The charting of that very distance, though, from
that first trip to Bremen in 1928 to settling in
Southern California, does make Down There On
a Visit valuable in understanding the
changes in his life—and the world—in
very human, almost completely apolitical terms.
It's the final book to come from the remains of
his abandoned epic, The Lost, the
common ancestor of the Berlin books as well.
Down There
also highlights the author's self‑effacing
quality; though most of his novels are thoroughly
autobiographical, they aren't really about
Isherwood. They are tightly controlled meditations—the
term is especially accurate for Isherwood—on
other people, his surrounding environment, the nuances
of society and what makes individuals tick.

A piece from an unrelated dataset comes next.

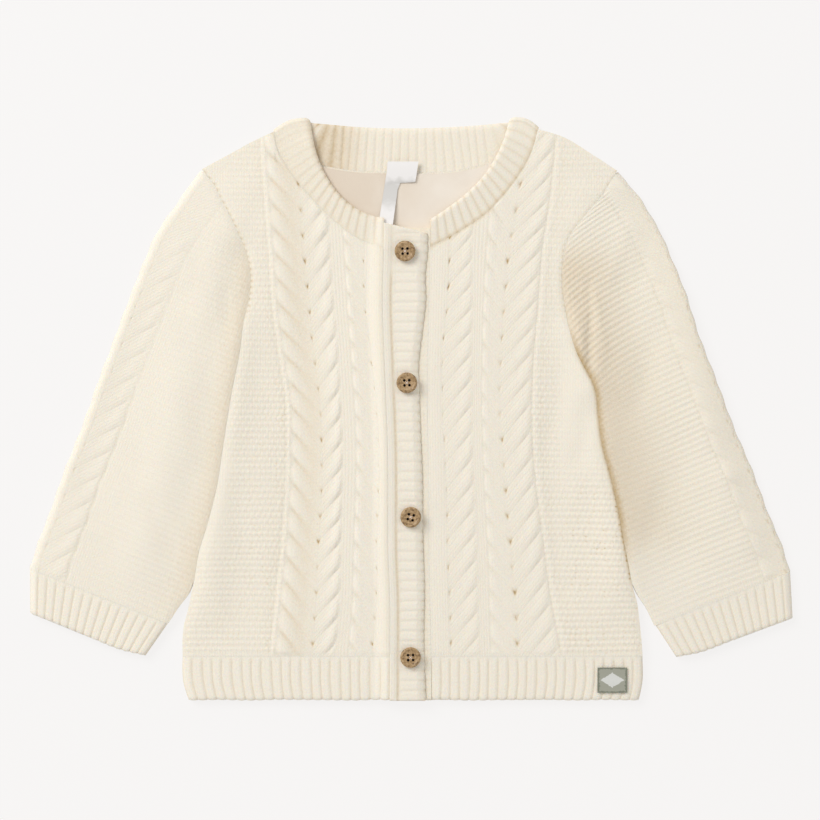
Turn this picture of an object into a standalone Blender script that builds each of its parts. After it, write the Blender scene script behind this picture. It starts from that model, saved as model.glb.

And
for all his glamorous and bohemian associations,
he never comes off as a literary "bad boy"—never
caring to tediously brood upon the existential significance
of his celebrity or flaunt his sexual exploits,
which he correctly believed would create a barrier
between readers and his characters.
And Isherwood, both
in his religion and his fiction, was all about overcoming
barriers, about getting, as he once wrote, "face
to face, at last, with the 'real' individual."